--- start Supplied material ---

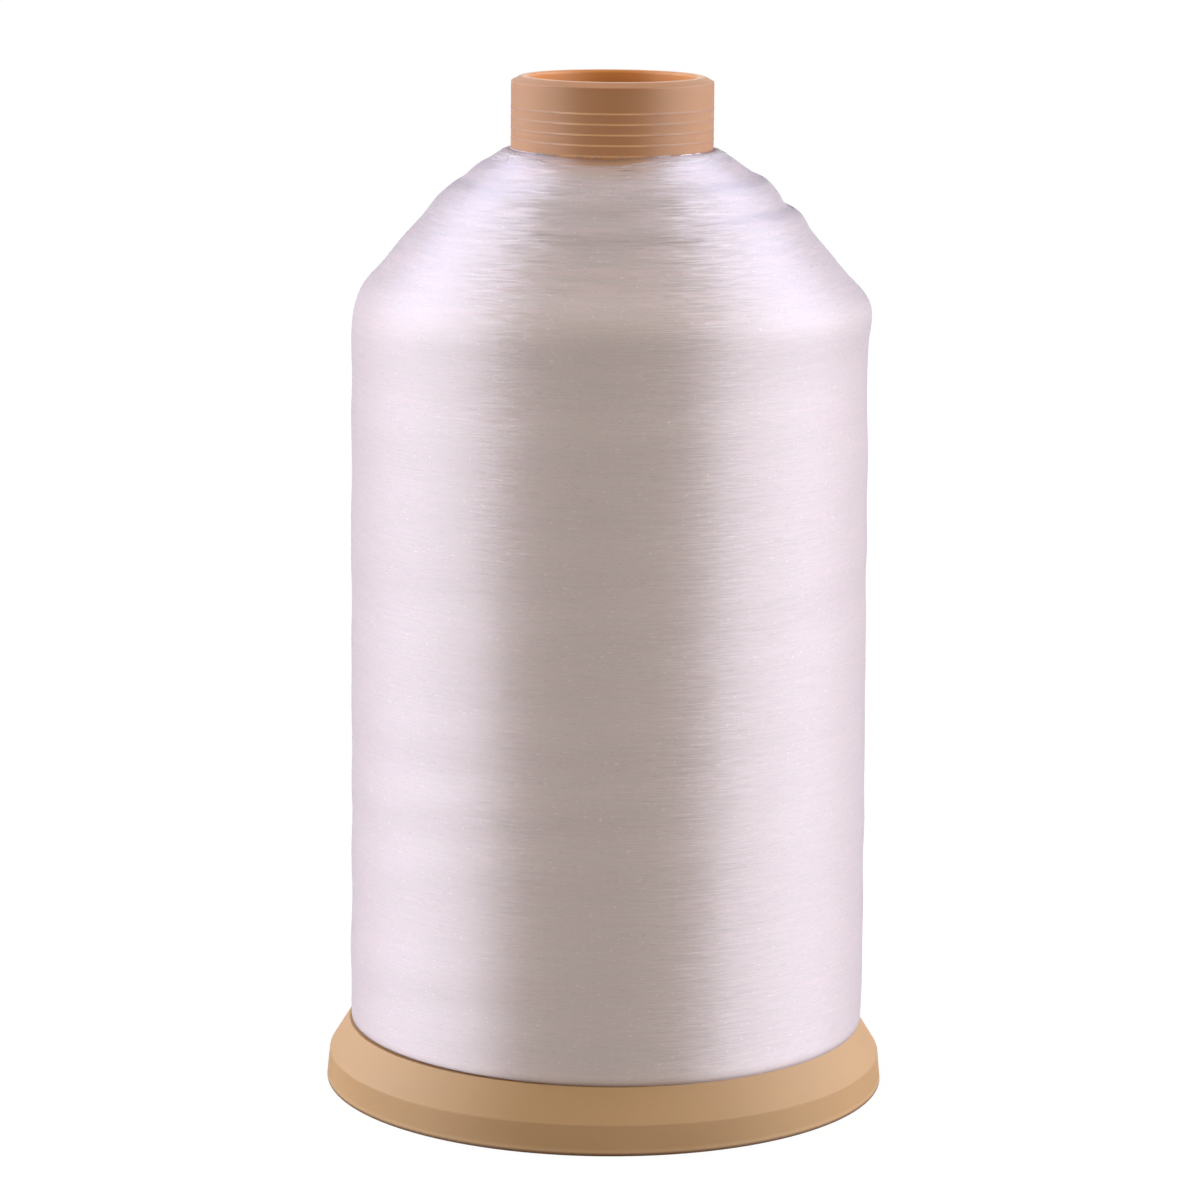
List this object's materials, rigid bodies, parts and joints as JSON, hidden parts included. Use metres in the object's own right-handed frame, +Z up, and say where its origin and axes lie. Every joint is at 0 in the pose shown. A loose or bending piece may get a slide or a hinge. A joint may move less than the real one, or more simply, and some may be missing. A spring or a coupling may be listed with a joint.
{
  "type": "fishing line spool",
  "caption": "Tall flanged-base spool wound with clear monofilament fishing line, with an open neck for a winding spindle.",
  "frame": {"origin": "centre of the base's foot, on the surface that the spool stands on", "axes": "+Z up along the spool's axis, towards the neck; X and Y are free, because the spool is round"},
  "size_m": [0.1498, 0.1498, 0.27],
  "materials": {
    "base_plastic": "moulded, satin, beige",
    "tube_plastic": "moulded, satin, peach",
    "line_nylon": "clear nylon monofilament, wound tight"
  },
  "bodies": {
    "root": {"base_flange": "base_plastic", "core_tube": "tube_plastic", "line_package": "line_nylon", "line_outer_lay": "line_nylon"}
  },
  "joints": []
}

--- end Supplied material ---

(The problem) Your task is to print the whole listing again exactly.

(Answer to this exercise)
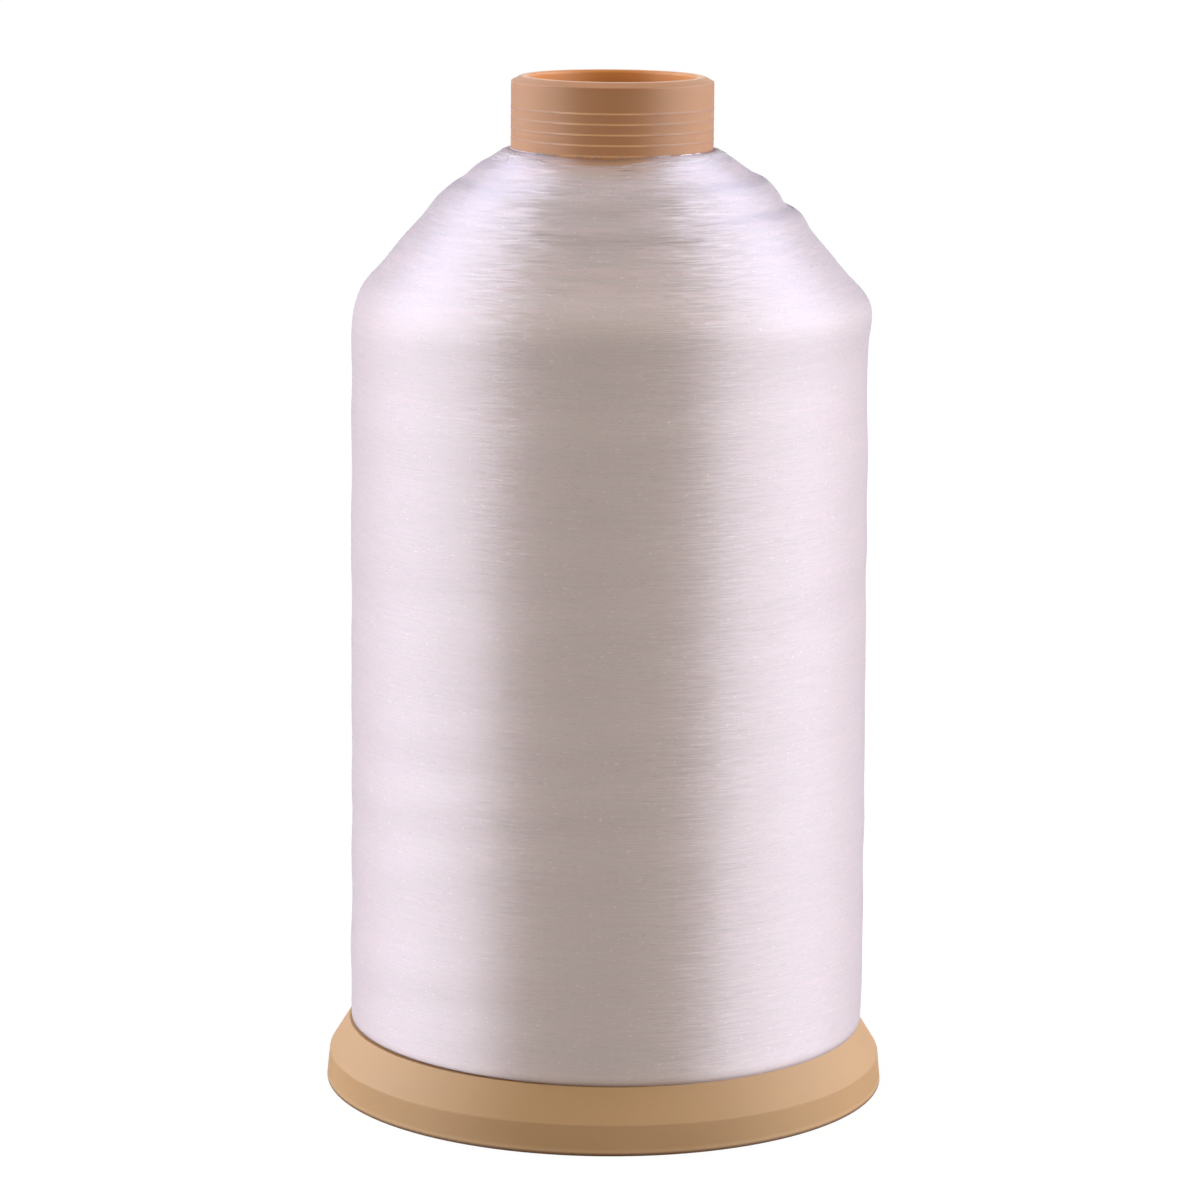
List this object's materials, rigid bodies, parts and joints as JSON, hidden parts included. Use metres in the object's own right-handed frame, +Z up, and say where its origin and axes lie. Every joint is at 0 in the pose shown. A loose or bending piece may get a slide or a hinge. A joint may move less than the real one, or more simply, and some may be missing. A spring or a coupling may be listed with a joint.
{
  "type": "fishing line spool",
  "caption": "Tall flanged-base spool wound with clear monofilament fishing line, with an open neck for a winding spindle.",
  "frame": {"origin": "centre of the base's foot, on the surface that the spool stands on", "axes": "+Z up along the spool's axis, towards the neck; X and Y are free, because the spool is round"},
  "size_m": [0.1498, 0.1498, 0.27],
  "materials": {
    "base_plastic": "moulded, satin, beige",
    "tube_plastic": "moulded, satin, peach",
    "line_nylon": "clear nylon monofilament, wound tight"
  },
  "bodies": {
    "root": {"base_flange": "base_plastic", "core_tube": "tube_plastic", "line_package": "line_nylon", "line_outer_lay": "line_nylon"}
  },
  "joints": []
}